------ MATERIAL PROVIDED ------

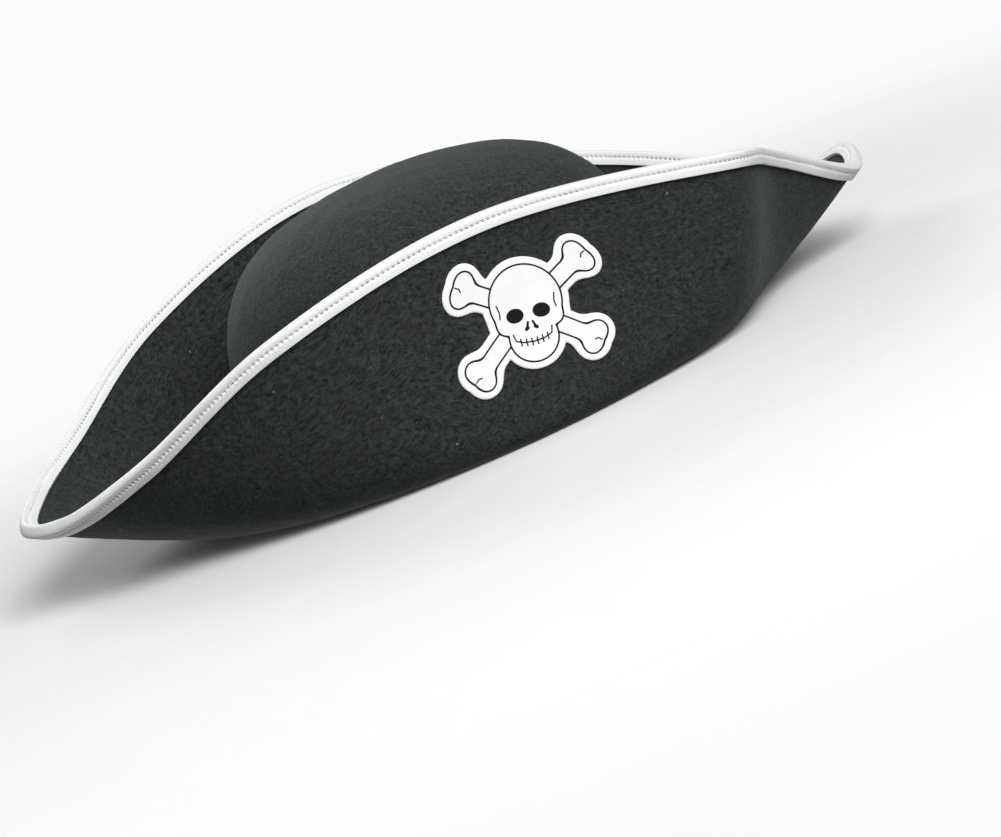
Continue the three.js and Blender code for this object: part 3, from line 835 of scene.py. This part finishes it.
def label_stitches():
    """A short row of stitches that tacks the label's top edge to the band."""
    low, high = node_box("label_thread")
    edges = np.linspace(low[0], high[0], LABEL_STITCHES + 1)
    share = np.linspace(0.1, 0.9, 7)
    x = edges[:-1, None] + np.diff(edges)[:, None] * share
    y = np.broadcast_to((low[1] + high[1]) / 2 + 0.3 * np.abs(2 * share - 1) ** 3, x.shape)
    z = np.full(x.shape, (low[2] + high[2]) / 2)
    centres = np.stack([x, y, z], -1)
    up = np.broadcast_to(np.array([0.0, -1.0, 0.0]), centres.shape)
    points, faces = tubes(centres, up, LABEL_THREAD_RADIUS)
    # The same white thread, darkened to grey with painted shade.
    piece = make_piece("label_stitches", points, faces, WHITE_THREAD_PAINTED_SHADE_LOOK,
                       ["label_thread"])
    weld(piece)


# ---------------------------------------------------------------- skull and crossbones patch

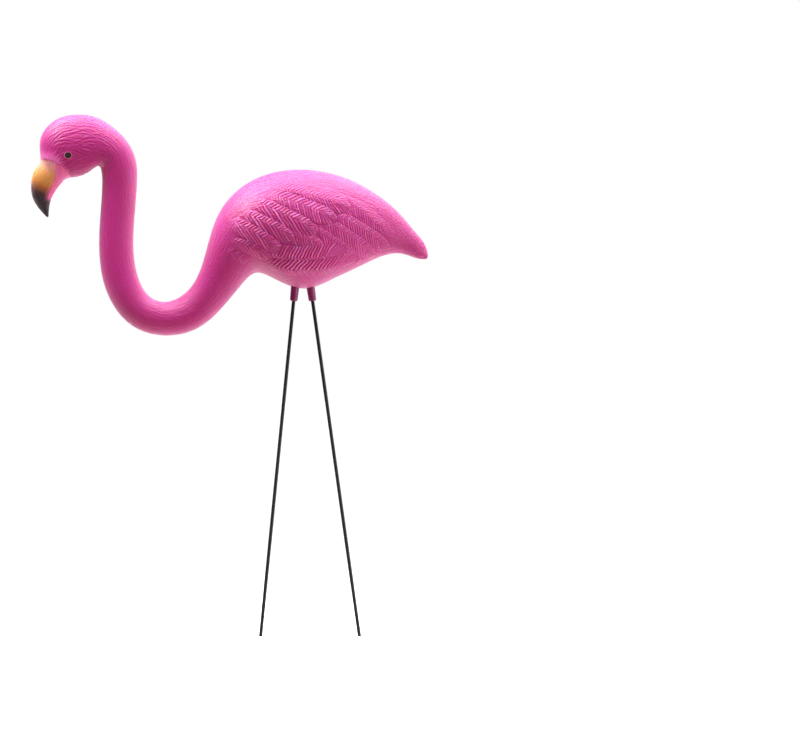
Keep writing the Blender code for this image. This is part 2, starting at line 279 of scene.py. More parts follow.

------

§ **WHAT YOU HAVE TO DO**
Exactly as they are written, print the entries again.

§ **TASK OUTPUT**
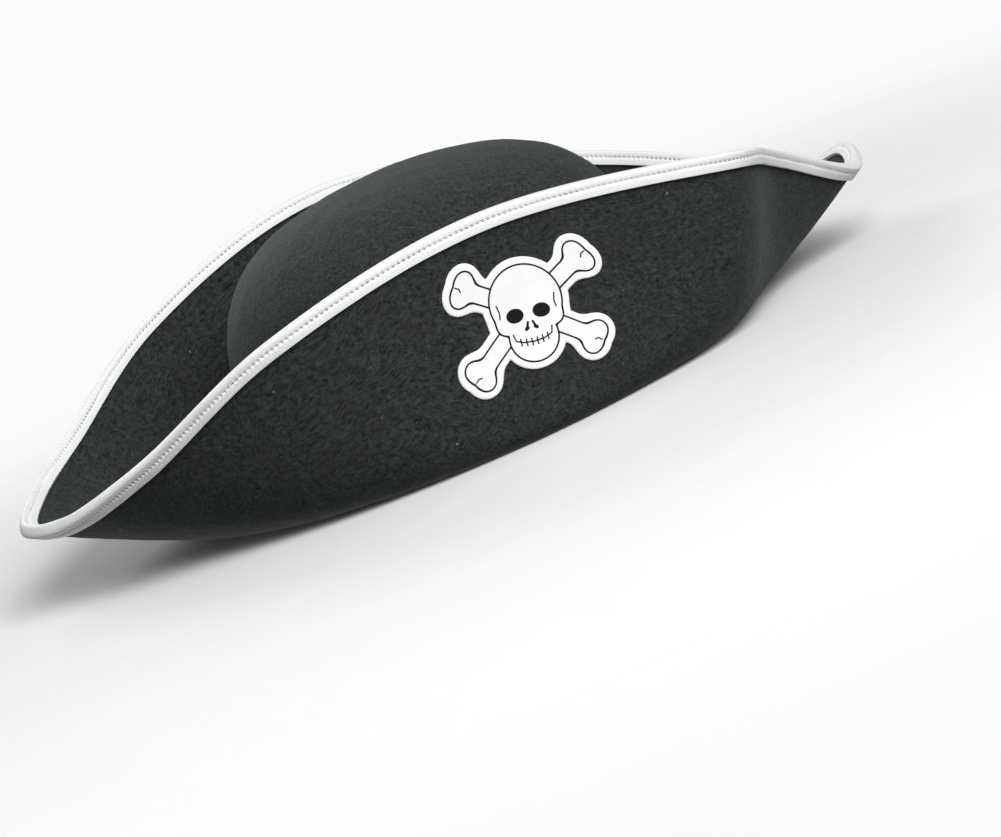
Continue the three.js and Blender code for this object: part 3, from line 835 of scene.py. This part finishes it.
def label_stitches():
    """A short row of stitches that tacks the label's top edge to the band."""
    low, high = node_box("label_thread")
    edges = np.linspace(low[0], high[0], LABEL_STITCHES + 1)
    share = np.linspace(0.1, 0.9, 7)
    x = edges[:-1, None] + np.diff(edges)[:, None] * share
    y = np.broadcast_to((low[1] + high[1]) / 2 + 0.3 * np.abs(2 * share - 1) ** 3, x.shape)
    z = np.full(x.shape, (low[2] + high[2]) / 2)
    centres = np.stack([x, y, z], -1)
    up = np.broadcast_to(np.array([0.0, -1.0, 0.0]), centres.shape)
    points, faces = tubes(centres, up, LABEL_THREAD_RADIUS)
    # The same white thread, darkened to grey with painted shade.
    piece = make_piece("label_stitches", points, faces, WHITE_THREAD_PAINTED_SHADE_LOOK,
                       ["label_thread"])
    weld(piece)


# ---------------------------------------------------------------- skull and crossbones patch

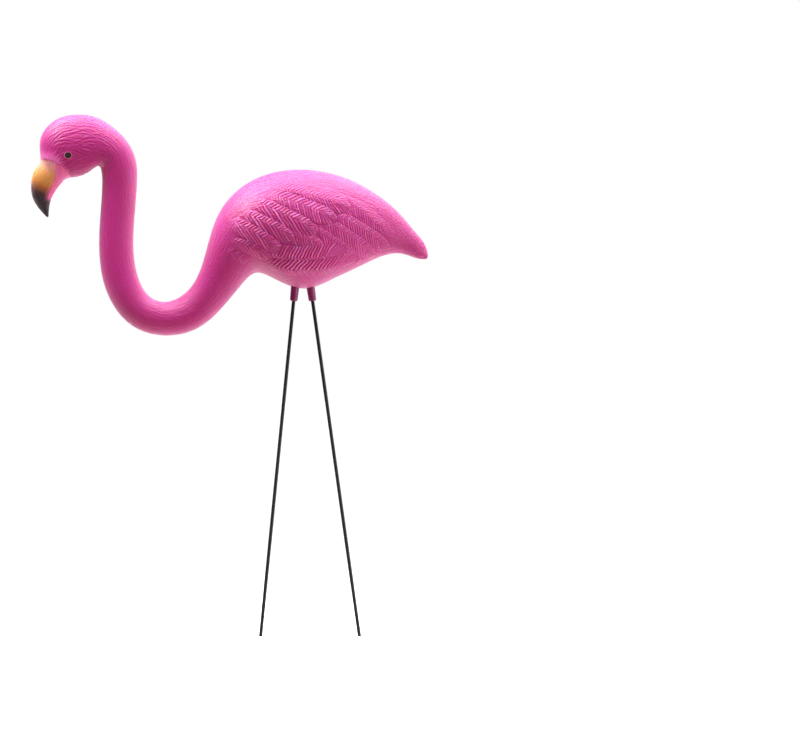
Keep writing the Blender code for this image. This is part 2, starting at line 279 of scene.py. More parts follow.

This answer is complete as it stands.